The 50 Karman Line watches also have a special La-Joux Perret G100 automatic movement
with 68-hour power reserve, instead of the Sellita movement found in other Apogee watches.
Each watch is uniquely numbered too.

While Joshi refuses to disclose the cost of the entire project, he says it was “more than they
could afford.” Considering the Karman Line watch costs quite an affordable price of Rs. 2.4
lakhs (US$ 2,850 approximately), they say they are not going to recoup the cost by selling these
50 watches. “But it’s an investment from the brand in R&D,” explains Joshi. “It demonstrates our
commitment that even being a small brand, we are actually serious about this.
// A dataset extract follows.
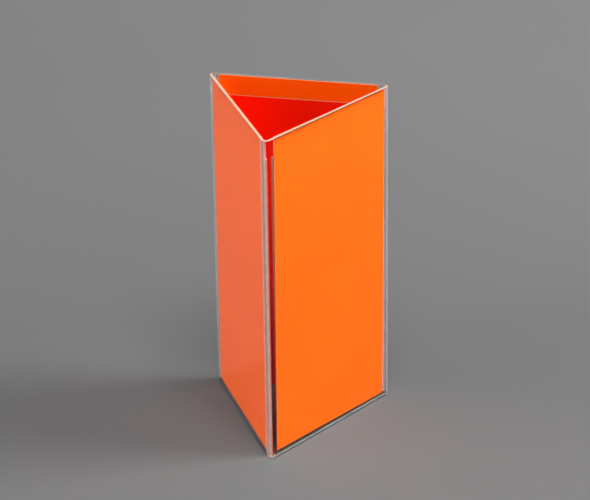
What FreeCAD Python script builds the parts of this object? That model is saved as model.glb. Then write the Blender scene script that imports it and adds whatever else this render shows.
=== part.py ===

We are not going
to disappear.”

Joshi has put in an official request with ISRO to send Apogee with the Indian astronauts when they go to space. But for those on Earth, the watch will be retailed through BWC’s website, with some pieces being reserved for past, loyal customers.

Detail Dials for the Karman Line.

The future is bright for BWC. They plan to introduce an entirely new collection in August – adding to their list of three existing collections. In the next three years, BWC plans to launch new experience centres in New Delhi, Mumbai and Bangalore. They also hope to take the show international in the next three years, considering BWC gets 30% of their sales from outside India.

It is an Indian brand ready to take on the global stage. “One reason why Mercy and I started the brand was to tell people that anything coming from India is not inferior to that coming from the West. And the mindset is already changing. It’s all around us. There are fantastic gins coming from India, like Hapusa; single malts like Indri and Amrut; single origin coffees like Third Wave; and beauty brands like Forest Essentials and Kama Ayurveda. Every single category has an Indian-origin champion. And we want to be that category defining champion in the watch space,” says Joshi.

Considering the watch business is capital intensive, highly technical and based on constant innovation, it is certainly a tall order, but something, I feel, BWC can certainly accomplish.